++++ DATA BLOCK

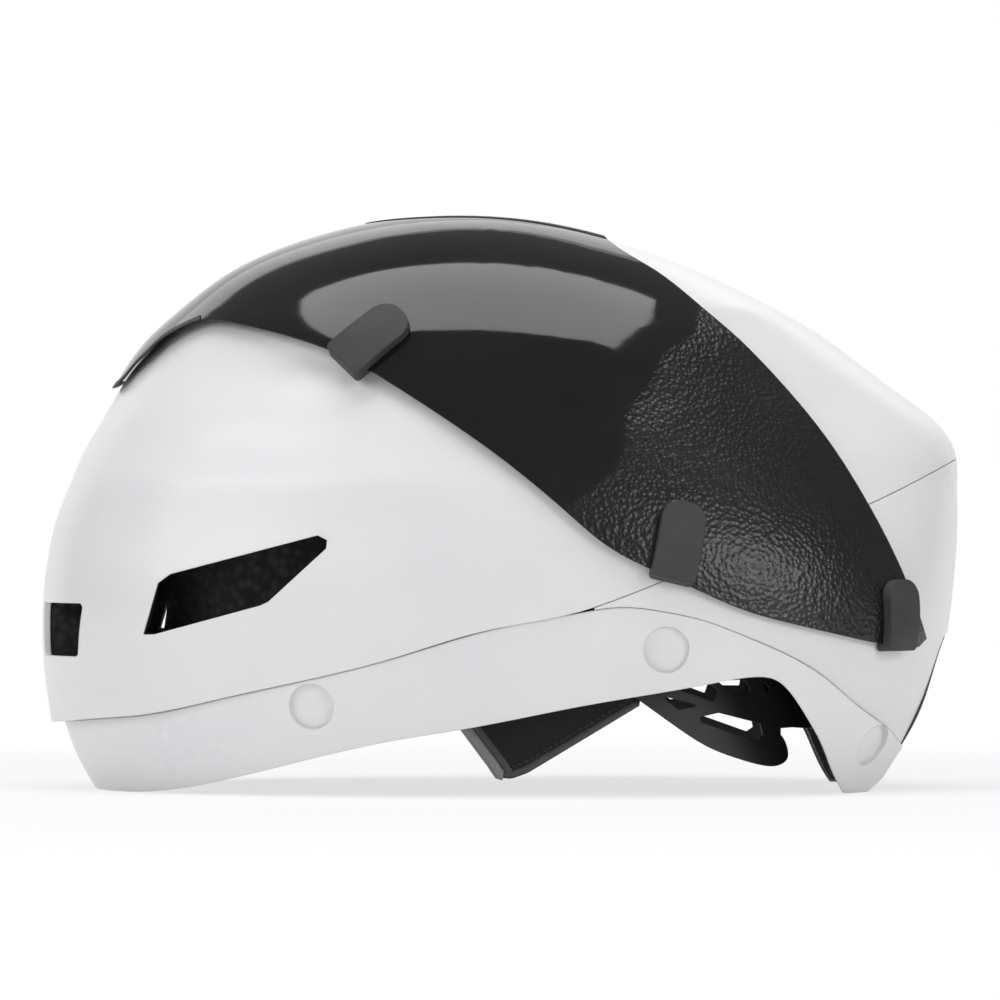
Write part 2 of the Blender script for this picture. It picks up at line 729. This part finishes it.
def backdrop():
    """A pale floor that curves up into a wall, past the cameras behind and beside the part."""
    profile = [(FLOOR_NEAR_Y, 0.0)]
    for i in range(CURVE_STEPS + 1):
        a = math.pi / 2 * i / CURVE_STEPS
        profile.append((CURVE_START_Y + CURVE_RADIUS * math.sin(a), CURVE_RADIUS * (1 - math.cos(a))))
    profile.append((CURVE_START_Y + CURVE_RADIUS, WALL_HEIGHT))
    bm = bmesh.new()
    rows = [[bm.verts.new((x, y, z)) for y, z in profile] for x in (-FLOOR_HALF_WIDTH, FLOOR_HALF_WIDTH)]
    for i in range(len(profile) - 1):
        bm.faces.new((rows[0][i], rows[1][i], rows[1][i + 1], rows[0][i + 1]))
    mesh = bpy.data.meshes.new("studio_floor")
    bm.to_mesh(mesh)
    bm.free()
    thing = bpy.data.objects.new("studio_floor", mesh)
    bpy.context.scene.collection.objects.link(thing)
    for face in mesh.polygons:
        face.use_smooth = True
    look = Look("pale_backdrop")
    shade = look.noise(3.0, 2.0)
    colour = look.colours(shade, (0.3, (0.86, 0.86, 0.86)), (0.7, (0.88, 0.88, 0.88)))
    look.set(colour, look.map(shade, 0.2, 0.8, 0.75, 0.85))
    # seen by the camera the backdrop is white, and the floor near the object keeps its shadow
    white = look.tree.nodes.new("ShaderNodeEmission")
    white.inputs["Strength"].default_value = 1.0
    path = look.tree.nodes.new("ShaderNodeLightPath")
    mirrored = look.math("MAXIMUM", path.outputs["Is Glossy Ray"], path.outputs["Is Transmission Ray"])
    seen = look.math("MAXIMUM", path.outputs["Is Camera Ray"], mirrored)
    length = look.tree.nodes.new("ShaderNodeVectorMath")
    length.operation = "LENGTH"
    look.link(look.coord, length.inputs[0])
    far = look.map(length.outputs["Value"], SHADOW_REACH, WHITE_FROM, SHADOW_SHARE, 1.0, True)
    blend = look.tree.nodes.new("ShaderNodeMixShader")
    look.link(look.math("MULTIPLY", seen, far), blend.inputs[0])
    look.link(look.shader.outputs[0], blend.inputs[1])
    look.link(white.outputs[0], blend.inputs[2])
    look.link(blend.outputs[0], look.tree.nodes["Material Output"].inputs["Surface"])
    mesh.materials.append(look.mat)


backdrop()

world = bpy.data.worlds.new("soft_room")
bpy.context.scene.world = world
world.use_nodes = True
room = world.node_tree.nodes["Background"]
room.inputs["Color"].default_value = (0.78, 0.79, 0.80, 1)
room.inputs["Strength"].default_value = 0.30


def soft_box(name, place, aim_height, size, power):
    """A rectangular lamp that looks at the part's middle, at a height above the floor."""
    data = bpy.data.lights.new(name, "AREA")
    data.shape = "RECTANGLE"
    data.size, data.size_y = size
    data.energy = power
    thing = bpy.data.objects.new(name, data)
    bpy.context.scene.collection.objects.link(thing)
    thing.location = place
    away = Vector((0.0, 0.0, aim_height)) - Vector(place)
    thing.rotation_euler = away.to_track_quat("-Z", "Y").to_euler()


soft_box("roof_box", (0.0, -0.1, 1.5), aim_height=0.1, size=(1.4, 0.9), power=14)
soft_box("key_box", (-1.9, -1.35, 1.2), aim_height=0.1, size=(1.9, 1.5), power=21)
soft_box("fill_box", (1.5, -1.7, 0.8), aim_height=0.1, size=(1.0, 1.0), power=14)
soft_box("back_box", (0.1, 1.5, 1.2), aim_height=0.15, size=(2.2, 0.6), power=2.5)

# a long lens, square to the part's left side, that takes in the photograph's width of 0.33 m
PHOTO_WIDTH = 0.330
LENS_LENGTH, SENSOR_WIDTH = 300.0, 36.0
VIEW_CENTRE_X, VIEW_CENTRE_Z = 0.000165, 0.0947
camera_data = bpy.data.cameras.new("photo_camera")
camera = bpy.data.objects.new("photo_camera", camera_data)
bpy.context.scene.collection.objects.link(camera)
camera_data.lens = LENS_LENGTH
camera_data.sensor_width = SENSOR_WIDTH
camera_data.clip_end = 20.0
camera.location = (VIEW_CENTRE_X, -PHOTO_WIDTH * LENS_LENGTH / SENSOR_WIDTH, VIEW_CENTRE_Z)
camera.rotation_euler = (math.radians(90), 0, 0)
bpy.context.scene.camera = camera
bpy.context.scene.view_settings.view_transform = "Standard"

++++++++

_EXERCISE REQUIREMENTS:_
Output all of the data again. Match it exactly.

_CORRECT OUTPUT:_
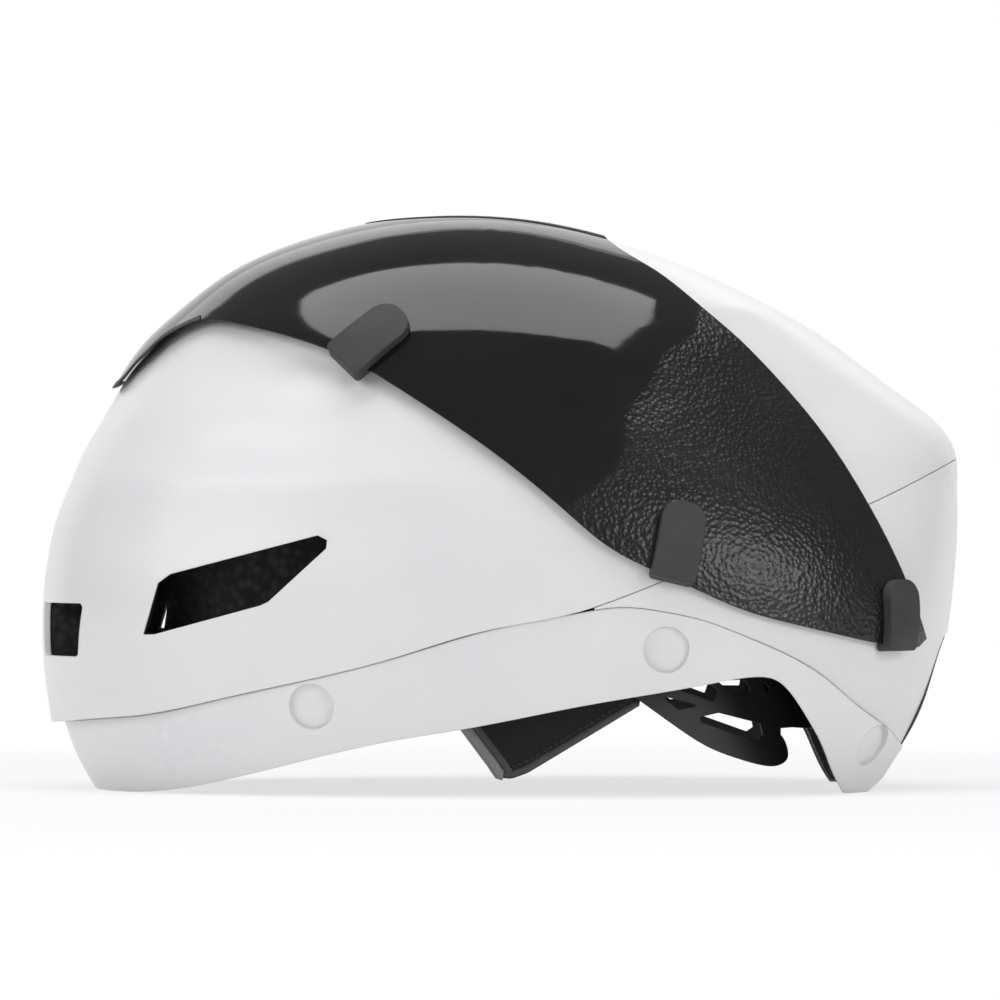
Write part 2 of the Blender script for this picture. It picks up at line 729. This part finishes it.
def backdrop():
    """A pale floor that curves up into a wall, past the cameras behind and beside the part."""
    profile = [(FLOOR_NEAR_Y, 0.0)]
    for i in range(CURVE_STEPS + 1):
        a = math.pi / 2 * i / CURVE_STEPS
        profile.append((CURVE_START_Y + CURVE_RADIUS * math.sin(a), CURVE_RADIUS * (1 - math.cos(a))))
    profile.append((CURVE_START_Y + CURVE_RADIUS, WALL_HEIGHT))
    bm = bmesh.new()
    rows = [[bm.verts.new((x, y, z)) for y, z in profile] for x in (-FLOOR_HALF_WIDTH, FLOOR_HALF_WIDTH)]
    for i in range(len(profile) - 1):
        bm.faces.new((rows[0][i], rows[1][i], rows[1][i + 1], rows[0][i + 1]))
    mesh = bpy.data.meshes.new("studio_floor")
    bm.to_mesh(mesh)
    bm.free()
    thing = bpy.data.objects.new("studio_floor", mesh)
    bpy.context.scene.collection.objects.link(thing)
    for face in mesh.polygons:
        face.use_smooth = True
    look = Look("pale_backdrop")
    shade = look.noise(3.0, 2.0)
    colour = look.colours(shade, (0.3, (0.86, 0.86, 0.86)), (0.7, (0.88, 0.88, 0.88)))
    look.set(colour, look.map(shade, 0.2, 0.8, 0.75, 0.85))
    # seen by the camera the backdrop is white, and the floor near the object keeps its shadow
    white = look.tree.nodes.new("ShaderNodeEmission")
    white.inputs["Strength"].default_value = 1.0
    path = look.tree.nodes.new("ShaderNodeLightPath")
    mirrored = look.math("MAXIMUM", path.outputs["Is Glossy Ray"], path.outputs["Is Transmission Ray"])
    seen = look.math("MAXIMUM", path.outputs["Is Camera Ray"], mirrored)
    length = look.tree.nodes.new("ShaderNodeVectorMath")
    length.operation = "LENGTH"
    look.link(look.coord, length.inputs[0])
    far = look.map(length.outputs["Value"], SHADOW_REACH, WHITE_FROM, SHADOW_SHARE, 1.0, True)
    blend = look.tree.nodes.new("ShaderNodeMixShader")
    look.link(look.math("MULTIPLY", seen, far), blend.inputs[0])
    look.link(look.shader.outputs[0], blend.inputs[1])
    look.link(white.outputs[0], blend.inputs[2])
    look.link(blend.outputs[0], look.tree.nodes["Material Output"].inputs["Surface"])
    mesh.materials.append(look.mat)


backdrop()

world = bpy.data.worlds.new("soft_room")
bpy.context.scene.world = world
world.use_nodes = True
room = world.node_tree.nodes["Background"]
room.inputs["Color"].default_value = (0.78, 0.79, 0.80, 1)
room.inputs["Strength"].default_value = 0.30


def soft_box(name, place, aim_height, size, power):
    """A rectangular lamp that looks at the part's middle, at a height above the floor."""
    data = bpy.data.lights.new(name, "AREA")
    data.shape = "RECTANGLE"
    data.size, data.size_y = size
    data.energy = power
    thing = bpy.data.objects.new(name, data)
    bpy.context.scene.collection.objects.link(thing)
    thing.location = place
    away = Vector((0.0, 0.0, aim_height)) - Vector(place)
    thing.rotation_euler = away.to_track_quat("-Z", "Y").to_euler()


soft_box("roof_box", (0.0, -0.1, 1.5), aim_height=0.1, size=(1.4, 0.9), power=14)
soft_box("key_box", (-1.9, -1.35, 1.2), aim_height=0.1, size=(1.9, 1.5), power=21)
soft_box("fill_box", (1.5, -1.7, 0.8), aim_height=0.1, size=(1.0, 1.0), power=14)
soft_box("back_box", (0.1, 1.5, 1.2), aim_height=0.15, size=(2.2, 0.6), power=2.5)

# a long lens, square to the part's left side, that takes in the photograph's width of 0.33 m
PHOTO_WIDTH = 0.330
LENS_LENGTH, SENSOR_WIDTH = 300.0, 36.0
VIEW_CENTRE_X, VIEW_CENTRE_Z = 0.000165, 0.0947
camera_data = bpy.data.cameras.new("photo_camera")
camera = bpy.data.objects.new("photo_camera", camera_data)
bpy.context.scene.collection.objects.link(camera)
camera_data.lens = LENS_LENGTH
camera_data.sensor_width = SENSOR_WIDTH
camera_data.clip_end = 20.0
camera.location = (VIEW_CENTRE_X, -PHOTO_WIDTH * LENS_LENGTH / SENSOR_WIDTH, VIEW_CENTRE_Z)
camera.rotation_euler = (math.radians(90), 0, 0)
bpy.context.scene.camera = camera
bpy.context.scene.view_settings.view_transform = "Standard"